Une bonne pièce vestimentaire est celle que l’on habite. Je suis passionné par l’architecture et vous savez à quel point ce domaine m’inspire. Mais l’inspiration ne remplacera jamais une coupe parfaite ni une belle matière. Il s’agit d’un jeu entre la coupe, l’étoffe, le tombé et la couleur. Et surtout de la sensation au porté. C’est alors que l’on acquiert une liberté de mouvement, un sentiment de bien-être, d’évidence. Je reconnais la valeur d’un habit à la manière dont il bouge dans l’espace. C’est cela qui me fascine depuis le début. 

Un adjectif revient dans votre bouche: évident… Ou plutôt ce «selbstverständlich», en allemand, si difficile à traduire.

C’est le titre du livre du 100 e anniversaire, actuellement en impression, édité par la maison zurichoise Lars Müller. Ce mot décrit ce que nous essayons de promouvoir avec Akris. J’aspire à insuffler un sentiment de légèreté, de simplicité, car je suis convaincu que dans le monde compliqué dans lequel nous vivons, la mode devrait proposer des tenues qui paraissent évidentes au premier regard. Pas de la mise en scène: juste un sentiment intime, une force intérieure. En cela, notre démarche relève de la culture, plutôt que de la mode.

Le monde de la mode, justement! Le secteur est en crise, en proie à une remise en cause fondamentale, liée à l’enjeu environnemental. Quelle en est l’influence sur votre travail? 

En matière de développement durable, le bilan de la branche fait peur. Je reste persuadé que l’effet de surprise des collections reste important et qu’un certain renouvellement est indispensable au plaisir de se vêtir, de se préparer à rencontrer l’autre, comme un geste d’égard envers lui. A partir de là, à chaque marque de trouver son chemin… De notre côté, nous avons toujours accompagné chaque étape du processus de production en une chaîne entièrement verticale, de la conception du tissu à la boutique. Nos étoffes viennent à 85-90% d’Europe et aucune esquisse ne sort de notre studio qui ne soit pas réalisée par nos employés, dans nos ateliers, à Mendrisio ou en Roumanie – avec savoir-faire et passion. Aussi parce que nos coupes doivent être parfaitement maîtrisées: des pièces aussi simples sont faciles à rater…  La distribution aussi est sous contrôle, avec 25 boutiques en nom propre et une excellente communication entre nos lieux de vente, pour éviter les surplus.

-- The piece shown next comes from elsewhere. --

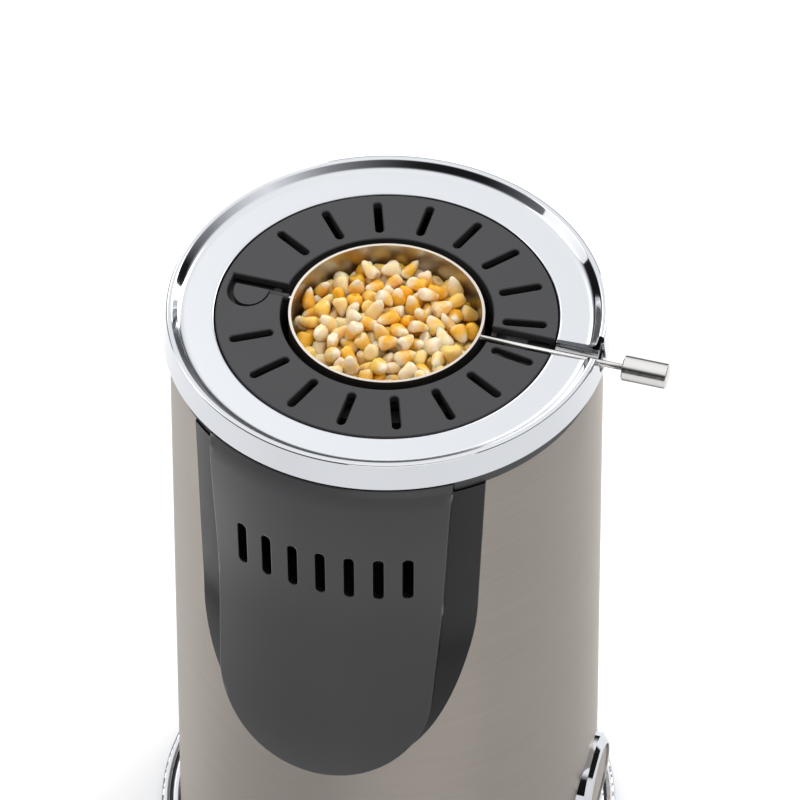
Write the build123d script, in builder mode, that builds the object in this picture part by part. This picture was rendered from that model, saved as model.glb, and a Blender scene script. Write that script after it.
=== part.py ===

Et la tendance actuelle à la décontraction? Quel besoin encore de tenues formelles?

L’acceptation du télétravail chamboule les codes professionnels, c’est vrai. Mais regardez les fêtes, les mariages: je suis presque surpris de voir à quel point les jeunes tiennent à un habillement cérémonieux. Personnellement, je ne suis pas du tout heurté par la généralisation des chaussures plates, par exemple. Mes tenues offrent des fonctionnalités multiples: une robe peut se porter avec des sandales hautes, par-dessus un jogging avec des baskets, déboutonnée avec des nus-pieds sur la plage… Sur un cintre, elle reste cette robe chemisier ultimement moderne qui me tient à cœur.

Votre ligne de sacs, lancée en 2012, participe à cette allure à la fois facile et tenue… Bien vue, cette forme en A qui rappelle la marque tout en évitant le logo… 

Longtemps, je n’ai pas voulu d’accessoire, car c’est un univers incroyablement compétitif. Mais l’occasion s’est présentée de racheter une entreprise spécialisée en crin de cheval, une matière subtile, très chic et en même temps résistante. Mon frère a eu raison d’insister pour ce rachat. La ligne a du succès. Cette forme en trapèze est en fait un cabas rectangulaire aux angles rabattus, inspirée des pavillons de l’architecte mexicaine Tatiana Bilbao. Le trapèze évoque bien sûr A, comme Akris, Alice, Albert… Et connaissez-vous l’histoire du nom de la ligne, Ai? Chaque modèle devait porter le nom d’un cheval de dressage commençant par A, dont ce bel Ai japonais qui a remporté moult prix. Je n’ai appris que plus tard que le mot signifiait «amour» dans plusieurs langues d’Asie. Et aujourd’hui je ne peux que souhaiter de l’amour à chacun.